The implication for enablement platforms is significant. The tools that integrate deeply into a rep's daily workflow — surfacing the right content, the right practice, the right coaching inside the systems reps already use — will increasingly outperform the tools that require reps to come to them. This is especially true as AI reshapes expectations around what "intelligent" delivery looks like. Platforms that treat AI capabilities as a premium add-on rather than a core part of the experience risk losing relevance to the tools that make contextual, workflow-integrated delivery the default.
Rethinking the Enablement Roadmap
The shift from a primarily programmatic model to one that thoughtfully balances programmatic and just-in-time delivery has meaningful implications for how enablement teams plan their work.

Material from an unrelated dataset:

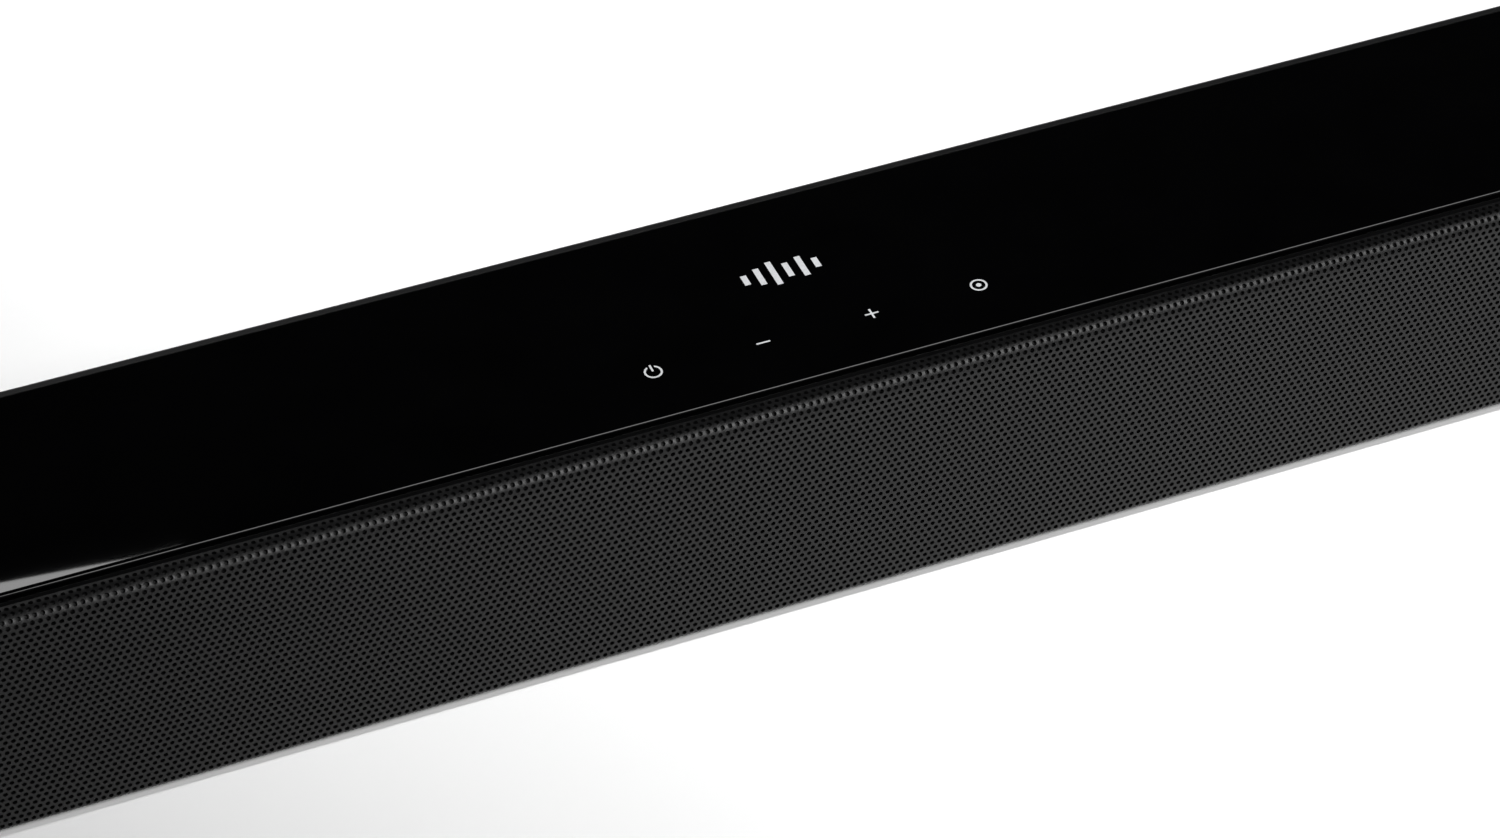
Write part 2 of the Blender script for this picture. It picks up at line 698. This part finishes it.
def make_lead(name, route):
    """A twin speaker lead: two round cores side by side along the route."""
    curve = smooth_route(route)
    across = Vector((0, 1, 0))
    points, faces = [], []
    for side in (-1, 1):
        rings = []
        for i, p in enumerate(curve):
            along = (curve[min(i + 1, len(curve) - 1)] - curve[max(i - 1, 0)]).normalized()
            across = (across - along * across.dot(along)).normalized()
            over = along.cross(across)
            angles = np.linspace(0, 2 * math.pi, 12, endpoint=False)
            rings.append([p + (side * CORE_R + CORE_R * math.cos(a)) * across
                          + CORE_R * math.sin(a) * over for a in angles])
        more, joined = loft(rings)
        faces += [tuple(len(points) + v for v in f) for f in joined]
        points += more
    solid(name, points, faces, CABINET, "lead_sleeve", name)


def roll_section(r_in, r_out, middle, roll, t, depth, n=16):
    """Section of a half roll between two flat lips, as radius and depth."""
    turn = [math.pi * (1 + k / n) for k in range(n + 1)]
    return ([(r_in, depth), (r_in, depth - t)]
            + [(middle + roll * math.cos(a), depth - t + roll * math.sin(a)) for a in turn]
            + [(r_out, depth - t), (r_out, depth)]
            + [(middle + (roll - t) * math.cos(a), depth + (roll - t) * math.sin(a))
               for a in reversed(turn)])


def wave_section(r_in, r_out, depth, t, n=64):
    """Section of the corrugated spider: four waves between two flat margins."""
    def wave(r):
        along = max(0, min(1, (r - WAVES_FROM) / WAVES_WIDTH))
        return depth + WAVE_HEIGHT * math.sin(along * 8 * math.pi)
    radii = [r_in + (r_out - r_in) * k / n for k in range(n + 1)]
    return ([(r, wave(r) - t / 2) for r in radii]
            + [(r, wave(r) + t / 2) for r in reversed(radii)])


def flex_ring(node, slot, centre_x, section, straight=0.0,
              sectors=8):
    """A ring in sectors that stretch between the cabinet and a driver's moving body."""
    half = math.pi / sectors
    parts = []
    for k in range(sectors):
        middle = (2 * k + 1) * half
        x = centre_x + math.copysign(straight / 2, math.cos(middle))
        rings = [[(x + r * math.cos(a), Y_DRIVER + d, Z_DRIVER + r * math.sin(a))
                  for r, d in section] for a in np.linspace(middle - half, middle + half, 9)]
        parts.append((rings, x, middle, 1.0))
    for side in (-1, 1) if straight else ():
        rings = [[(centre_x + x, Y_DRIVER + d, Z_DRIVER + side * r) for r, d in section]
                 for x in np.linspace(-straight / 2, straight / 2, 9)]
        parts.append((rings, centre_x, side * math.pi / 2, 1 / math.cos(half)))
    for k, (rings, x, angle, reach) in enumerate(parts):
        points, faces = loft([[Vector(p) * MM for p in ring] for ring in rings])
        piece = solid(f"{node}_{k + 1}", points, faces, None, slot, node, angle=60)
        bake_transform(piece)


FILL_LENGTH = 0.108
LUMP_SIZE = 14 * MM
CORE_R = 0.62 * MM
# The spider's corrugations, in millimetres
WAVES_FROM, WAVES_WIDTH, WAVE_HEIGHT = 13.6, 4.4, 0.6
# The drivers' axis and the plane of their flanges, in millimetres
Y_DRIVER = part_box("front_baffle")[0].y / MM
Z_DRIVER = sum(v.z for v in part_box("left_woofer_magnet")) / 2 / MM
WOOFER_X, TWEETER_X = 290, 400

RIGHT_ROUTE = [
    (41, 2, 19.4), (41, 2, 30), (44, 2, 40), (52, 3, 47), (66, 5, 50), (100, 8, 50),
    (140, 8, 50), (160, 8, 50), (200, 8, 51), (218, 4, 49), (228, -6, 44), (234, -16, 38),
    (239, -21.5, 33), (243.6, -22, 31.5)]
LEFT_ROUTE = [
    (-106, -2, 19.4), (-106, -2, 30), (-109, -1, 40), (-116, 3, 47), (-126, 7, 50),
    (-140, 8, 50), (-160, 8, 50), (-200, 8, 51), (-218, 4, 49), (-228, -6, 44),
    (-234, -16, 38), (-239, -21.5, 33), (-243.6, -22, 31.5)]

make_scrim()
make_wadding("left_wadding", -1)
make_wadding("right_wadding", 1)
make_lead("left_speaker_lead", LEFT_ROUTE)
make_lead("right_speaker_lead", RIGHT_ROUTE)
for hand, sign in (("left", -1), ("right", 1)):
    flex_ring(f"{hand}_woofer_surround", "surround_rubber", sign * WOOFER_X,
              roll_section(r_in=13.4, r_out=22, middle=17.1, roll=2.6, t=0.5, depth=-0.02),
              straight=42, sectors=16)
    flex_ring(f"{hand}_woofer_spider", "spider_cloth", sign * WOOFER_X,
              wave_section(r_in=12.95, r_out=19.4, depth=14.7, t=0.4))
    flex_ring(f"{hand}_tweeter_surround", "surround_rubber", sign * TWEETER_X,
              roll_section(r_in=10.35, r_out=13.9, middle=11.7, roll=1.1, t=0.3, depth=5.02))


# --- Every other node ---------------------------------------------------------------------------

# Width of the softened edges in millimetres; other nodes keep theirs sharp
EDGES = {
    "top_shell": 0.25, "bottom_shell": 0.25, "rear_panel": 0.25, "left_end_cap": 0.5,
    "right_end_cap": 0.5, "feet": 0.4, "left_port": 0.15, "right_port": 0.15, "io_plate": 0.15,
    "hdmi_socket": 0.12, "optical_socket": 0.2, "aux_socket": 0.2, "mains_inlet": 0.25,
    "rear_screws": 0.1, "wall_inserts": 0.1, "grille_frame": 0.2, "front_baffle": 0.2,
    "bulkheads": 0.2, "main_board": 0.1, "power_board": 0.1, "board_chips": 0.2,
    "heat_sink": 0.2, "transformer": 0.3, "capacitors": 0.6, "touch_board": 0.1,
    "ir_board": 0.1, "driver_screws": 0.1, "board_screws": 0.1}
DRIVER_EDGES = {"woofer_basket": 0.2, "woofer_magnet": 0.5, "woofer_yoke": 0.2,
                "tweeter_body": 0.2}
INLAYS = ("touch_icons", "emblem")
BODY_OF = {n: body for body, nodes in frame["record"]["behaviour"]["bodies"].items()
           for n in nodes}

for entry in frame["record"]["subparts"]:
    node, slot = entry["node"], entry["material_slot"]
    if node in INLAYS:
        finish_for(NODES[node], slot)
    elif not NODES[node].hide_render:
        width = EDGES.get(node, DRIVER_EDGES.get(node.partition("_")[2], 0))
        softened(node, slot, width * MM, BODY_OF[node])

It starts with an honest audit. For every program currently in production or on the roadmap, the question is straightforward: is this being delivered at the moment of maximum relevance, or is it being delivered at the moment of maximum convenience for the enablement team's schedule? The answer will often reveal that a substantial portion of what is currently delivered programmatically would be more effective — and more efficient — as just-in-time enablement.
For the initiatives that genuinely require programmatic delivery, the investment should match the ambition. These are the moments that warrant live sessions, sustained reinforcement, and real practice — not a slide deck and a knowledge check.
The enablement teams that will outperform over the next several years won't necessarily be the ones producing the most content. They'll be the ones that develop the sharpest instinct for timing — understanding not just what their reps need to learn, but exactly when that learning will land.
The craft of enablement has always been about building great content. Increasingly, it's about delivering it at exactly the right moment.